— Exercise —
Reproduce the listing verbatim.

-=-=-

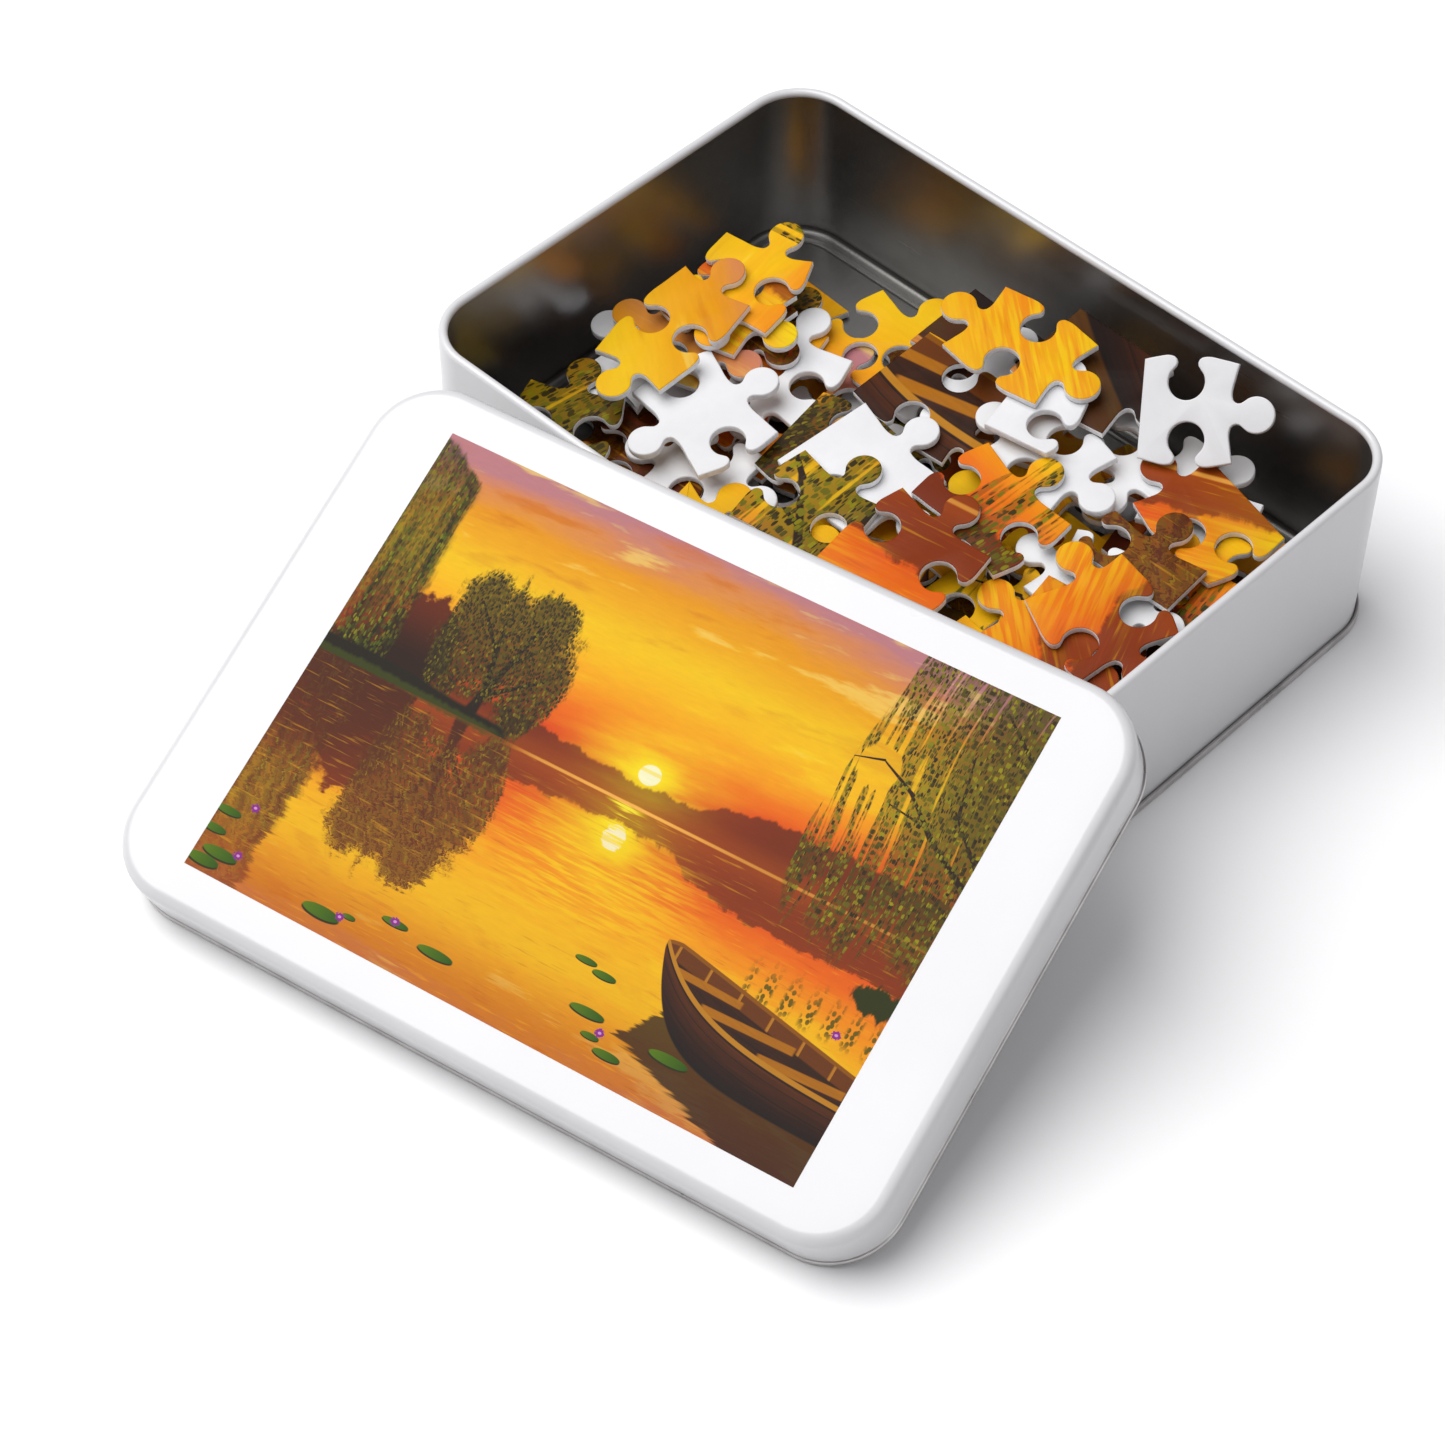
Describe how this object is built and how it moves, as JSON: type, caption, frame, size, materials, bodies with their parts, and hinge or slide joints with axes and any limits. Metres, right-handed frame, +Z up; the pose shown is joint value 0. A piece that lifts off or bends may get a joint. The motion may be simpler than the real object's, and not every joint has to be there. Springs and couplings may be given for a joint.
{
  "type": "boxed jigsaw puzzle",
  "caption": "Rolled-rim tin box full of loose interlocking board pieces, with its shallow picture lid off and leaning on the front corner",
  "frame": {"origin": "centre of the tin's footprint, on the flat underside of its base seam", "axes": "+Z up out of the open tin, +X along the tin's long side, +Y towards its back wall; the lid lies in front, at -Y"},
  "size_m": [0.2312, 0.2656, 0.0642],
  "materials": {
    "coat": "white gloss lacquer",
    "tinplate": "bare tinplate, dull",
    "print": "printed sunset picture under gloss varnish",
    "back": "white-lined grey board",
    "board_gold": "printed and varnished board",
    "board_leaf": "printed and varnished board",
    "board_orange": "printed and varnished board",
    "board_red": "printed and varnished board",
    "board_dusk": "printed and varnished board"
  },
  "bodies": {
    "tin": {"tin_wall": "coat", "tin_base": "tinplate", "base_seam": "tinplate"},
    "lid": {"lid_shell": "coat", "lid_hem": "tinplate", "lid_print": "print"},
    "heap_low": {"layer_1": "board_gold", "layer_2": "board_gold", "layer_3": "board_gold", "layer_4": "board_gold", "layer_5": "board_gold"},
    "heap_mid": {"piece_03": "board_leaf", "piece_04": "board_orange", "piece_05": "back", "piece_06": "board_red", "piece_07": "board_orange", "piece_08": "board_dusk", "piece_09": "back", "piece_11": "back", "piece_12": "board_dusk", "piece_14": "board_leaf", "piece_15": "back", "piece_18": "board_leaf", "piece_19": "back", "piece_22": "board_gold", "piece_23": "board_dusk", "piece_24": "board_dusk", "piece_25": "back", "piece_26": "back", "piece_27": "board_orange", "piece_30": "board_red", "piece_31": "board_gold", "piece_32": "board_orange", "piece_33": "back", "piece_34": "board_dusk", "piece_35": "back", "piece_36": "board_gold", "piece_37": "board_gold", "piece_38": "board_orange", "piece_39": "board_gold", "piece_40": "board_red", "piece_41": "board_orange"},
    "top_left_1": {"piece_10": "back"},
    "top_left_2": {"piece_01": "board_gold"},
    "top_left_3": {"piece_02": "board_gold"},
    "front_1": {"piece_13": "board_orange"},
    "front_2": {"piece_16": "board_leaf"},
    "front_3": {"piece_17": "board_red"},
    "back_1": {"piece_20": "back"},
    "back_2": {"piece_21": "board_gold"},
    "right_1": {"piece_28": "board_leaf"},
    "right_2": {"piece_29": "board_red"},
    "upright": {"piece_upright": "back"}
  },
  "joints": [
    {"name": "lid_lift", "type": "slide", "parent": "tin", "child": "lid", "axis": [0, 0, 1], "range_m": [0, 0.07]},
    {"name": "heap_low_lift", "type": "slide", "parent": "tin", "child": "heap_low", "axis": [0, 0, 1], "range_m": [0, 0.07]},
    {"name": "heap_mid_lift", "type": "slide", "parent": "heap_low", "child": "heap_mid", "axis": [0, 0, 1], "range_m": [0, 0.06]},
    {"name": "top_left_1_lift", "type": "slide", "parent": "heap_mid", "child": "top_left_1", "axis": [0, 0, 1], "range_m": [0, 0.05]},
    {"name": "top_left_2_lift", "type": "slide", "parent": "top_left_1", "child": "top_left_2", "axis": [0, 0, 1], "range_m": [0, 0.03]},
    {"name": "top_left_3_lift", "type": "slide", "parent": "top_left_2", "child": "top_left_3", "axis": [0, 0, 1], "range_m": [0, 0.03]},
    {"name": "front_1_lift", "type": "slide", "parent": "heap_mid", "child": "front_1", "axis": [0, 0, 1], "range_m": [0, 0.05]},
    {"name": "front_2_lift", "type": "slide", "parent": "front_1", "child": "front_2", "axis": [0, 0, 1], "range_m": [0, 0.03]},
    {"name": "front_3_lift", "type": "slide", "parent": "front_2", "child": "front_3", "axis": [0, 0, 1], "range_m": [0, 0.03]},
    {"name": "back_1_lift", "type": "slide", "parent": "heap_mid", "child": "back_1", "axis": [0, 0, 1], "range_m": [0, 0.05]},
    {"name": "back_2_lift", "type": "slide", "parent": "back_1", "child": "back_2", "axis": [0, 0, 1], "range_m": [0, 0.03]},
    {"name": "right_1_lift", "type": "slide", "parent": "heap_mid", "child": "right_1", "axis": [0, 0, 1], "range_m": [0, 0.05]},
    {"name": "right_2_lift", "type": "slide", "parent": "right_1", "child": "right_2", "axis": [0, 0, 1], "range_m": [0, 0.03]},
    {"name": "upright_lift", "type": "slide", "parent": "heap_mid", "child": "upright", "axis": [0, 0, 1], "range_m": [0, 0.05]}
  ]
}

-=-=-

— Right answer —
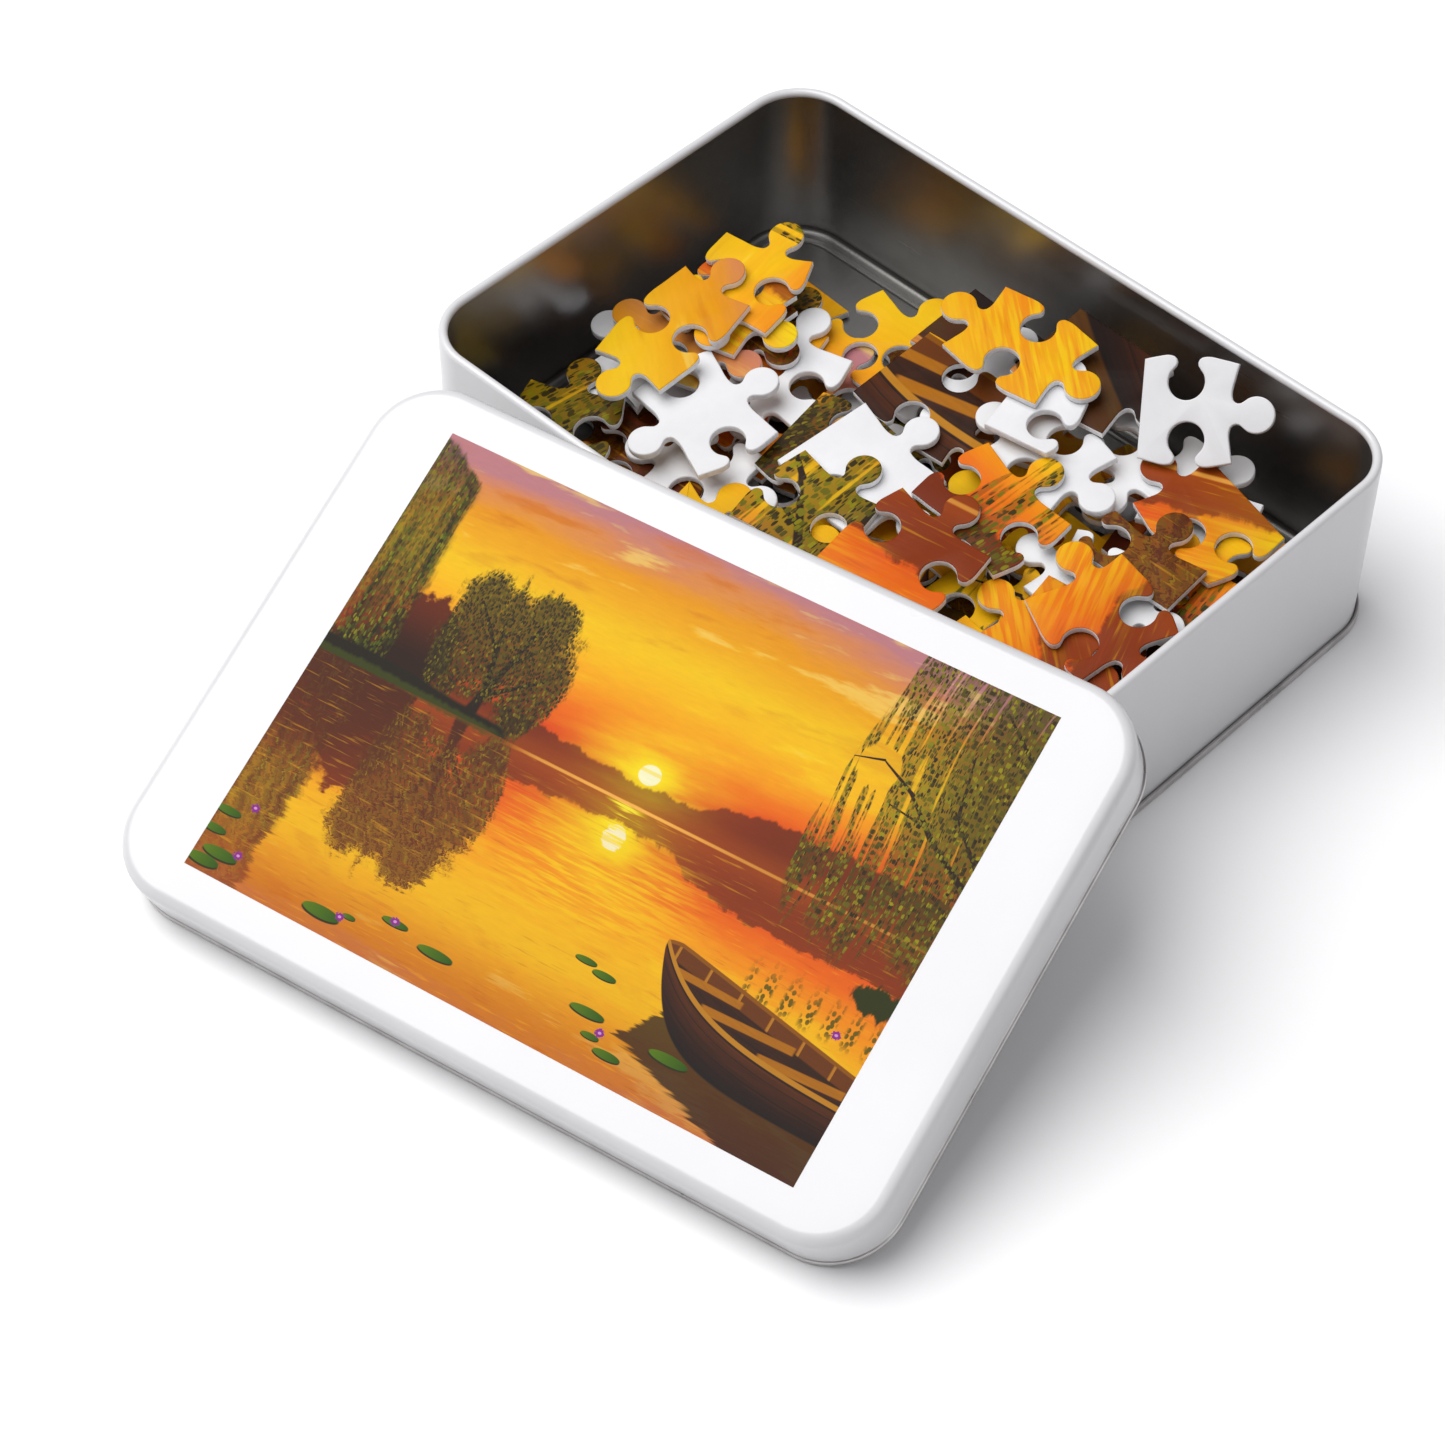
Describe how this object is built and how it moves, as JSON: type, caption, frame, size, materials, bodies with their parts, and hinge or slide joints with axes and any limits. Metres, right-handed frame, +Z up; the pose shown is joint value 0. A piece that lifts off or bends may get a joint. The motion may be simpler than the real object's, and not every joint has to be there. Springs and couplings may be given for a joint.
{
  "type": "boxed jigsaw puzzle",
  "caption": "Rolled-rim tin box full of loose interlocking board pieces, with its shallow picture lid off and leaning on the front corner",
  "frame": {"origin": "centre of the tin's footprint, on the flat underside of its base seam", "axes": "+Z up out of the open tin, +X along the tin's long side, +Y towards its back wall; the lid lies in front, at -Y"},
  "size_m": [0.2312, 0.2656, 0.0642],
  "materials": {
    "coat": "white gloss lacquer",
    "tinplate": "bare tinplate, dull",
    "print": "printed sunset picture under gloss varnish",
    "back": "white-lined grey board",
    "board_gold": "printed and varnished board",
    "board_leaf": "printed and varnished board",
    "board_orange": "printed and varnished board",
    "board_red": "printed and varnished board",
    "board_dusk": "printed and varnished board"
  },
  "bodies": {
    "tin": {"tin_wall": "coat", "tin_base": "tinplate", "base_seam": "tinplate"},
    "lid": {"lid_shell": "coat", "lid_hem": "tinplate", "lid_print": "print"},
    "heap_low": {"layer_1": "board_gold", "layer_2": "board_gold", "layer_3": "board_gold", "layer_4": "board_gold", "layer_5": "board_gold"},
    "heap_mid": {"piece_03": "board_leaf", "piece_04": "board_orange", "piece_05": "back", "piece_06": "board_red", "piece_07": "board_orange", "piece_08": "board_dusk", "piece_09": "back", "piece_11": "back", "piece_12": "board_dusk", "piece_14": "board_leaf", "piece_15": "back", "piece_18": "board_leaf", "piece_19": "back", "piece_22": "board_gold", "piece_23": "board_dusk", "piece_24": "board_dusk", "piece_25": "back", "piece_26": "back", "piece_27": "board_orange", "piece_30": "board_red", "piece_31": "board_gold", "piece_32": "board_orange", "piece_33": "back", "piece_34": "board_dusk", "piece_35": "back", "piece_36": "board_gold", "piece_37": "board_gold", "piece_38": "board_orange", "piece_39": "board_gold", "piece_40": "board_red", "piece_41": "board_orange"},
    "top_left_1": {"piece_10": "back"},
    "top_left_2": {"piece_01": "board_gold"},
    "top_left_3": {"piece_02": "board_gold"},
    "front_1": {"piece_13": "board_orange"},
    "front_2": {"piece_16": "board_leaf"},
    "front_3": {"piece_17": "board_red"},
    "back_1": {"piece_20": "back"},
    "back_2": {"piece_21": "board_gold"},
    "right_1": {"piece_28": "board_leaf"},
    "right_2": {"piece_29": "board_red"},
    "upright": {"piece_upright": "back"}
  },
  "joints": [
    {"name": "lid_lift", "type": "slide", "parent": "tin", "child": "lid", "axis": [0, 0, 1], "range_m": [0, 0.07]},
    {"name": "heap_low_lift", "type": "slide", "parent": "tin", "child": "heap_low", "axis": [0, 0, 1], "range_m": [0, 0.07]},
    {"name": "heap_mid_lift", "type": "slide", "parent": "heap_low", "child": "heap_mid", "axis": [0, 0, 1], "range_m": [0, 0.06]},
    {"name": "top_left_1_lift", "type": "slide", "parent": "heap_mid", "child": "top_left_1", "axis": [0, 0, 1], "range_m": [0, 0.05]},
    {"name": "top_left_2_lift", "type": "slide", "parent": "top_left_1", "child": "top_left_2", "axis": [0, 0, 1], "range_m": [0, 0.03]},
    {"name": "top_left_3_lift", "type": "slide", "parent": "top_left_2", "child": "top_left_3", "axis": [0, 0, 1], "range_m": [0, 0.03]},
    {"name": "front_1_lift", "type": "slide", "parent": "heap_mid", "child": "front_1", "axis": [0, 0, 1], "range_m": [0, 0.05]},
    {"name": "front_2_lift", "type": "slide", "parent": "front_1", "child": "front_2", "axis": [0, 0, 1], "range_m": [0, 0.03]},
    {"name": "front_3_lift", "type": "slide", "parent": "front_2", "child": "front_3", "axis": [0, 0, 1], "range_m": [0, 0.03]},
    {"name": "back_1_lift", "type": "slide", "parent": "heap_mid", "child": "back_1", "axis": [0, 0, 1], "range_m": [0, 0.05]},
    {"name": "back_2_lift", "type": "slide", "parent": "back_1", "child": "back_2", "axis": [0, 0, 1], "range_m": [0, 0.03]},
    {"name": "right_1_lift", "type": "slide", "parent": "heap_mid", "child": "right_1", "axis": [0, 0, 1], "range_m": [0, 0.05]},
    {"name": "right_2_lift", "type": "slide", "parent": "right_1", "child": "right_2", "axis": [0, 0, 1], "range_m": [0, 0.03]},
    {"name": "upright_lift", "type": "slide", "parent": "heap_mid", "child": "upright", "axis": [0, 0, 1], "range_m": [0, 0.05]}
  ]
}